Peng Sun (2010) indicated that “Chinese international trade has expanded steadily since the implementation of the open-door policy in 1978”. As Figure 1 shows, China’s international trade volume grew quickly in the last 20 years, especially between year 2000 and year 2008 (Chinese Ministry of Commerce). Trade volume expanded with an annual rate of 18.1 percent (Chinese Ministry of Commerce). It increased from 20.64 billion dollars up to 2.56 trillion dollars from 1978 to 2008, indicating the increasing degree of the Chinese market’s openness.
Moreover, Lemoine and Unal-Kesenci (2004) believed that China’s overall trading structure has experienced obvious shifts with the rapid growth of foreign trade volume. In 1980, China’s primary goods accounted for nearly 51 percent of the total exports, while the manufactured goods accounted for no more than 50 percent. However, in 2008, this phenomenon made an unbelievable shifting, as the share of the primary goods dropped to just 5.4 percent of the total exports value, while manufactured goods accounted for nearly 95 percent of the total exports value as shown in Figure 2.

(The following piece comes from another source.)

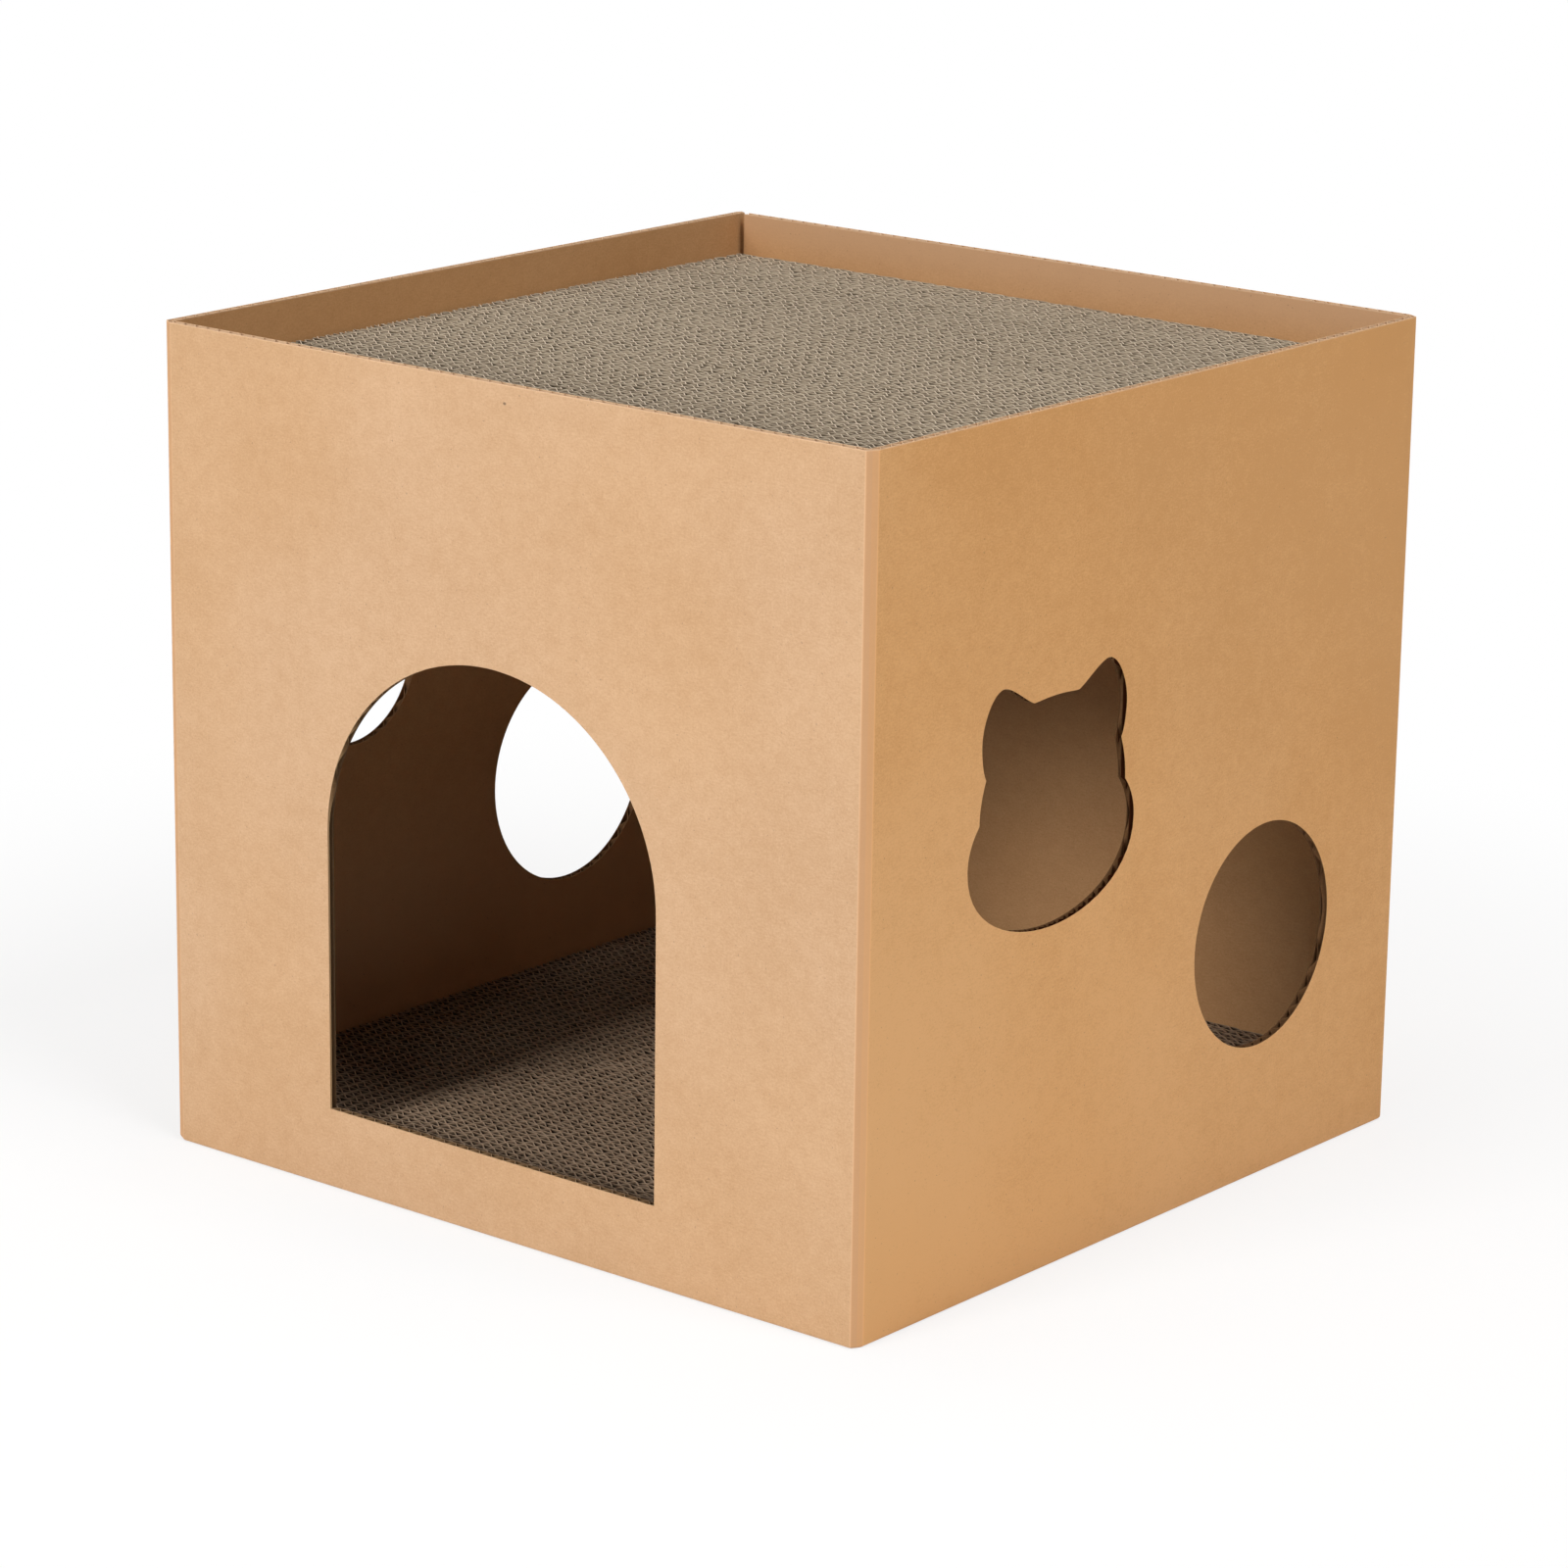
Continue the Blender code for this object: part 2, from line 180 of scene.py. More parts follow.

The above figures and analysis exploring China’s trading performance “indicate the rapid shift in the composition of exports from resource- and labor-intensive products to capital- and technology-intensive goods” (Peng Sun, 2010). These figures have provided the data for the relationship between the increasing openness - of the Chinese economy and the shift of the manufacturing industry from traditional to modern. China’s trading structure changed its focus from primary products to light industry and textile products in the early 1990s, to machinery and electronic goods with high technology currently (Peng Sun, 2010).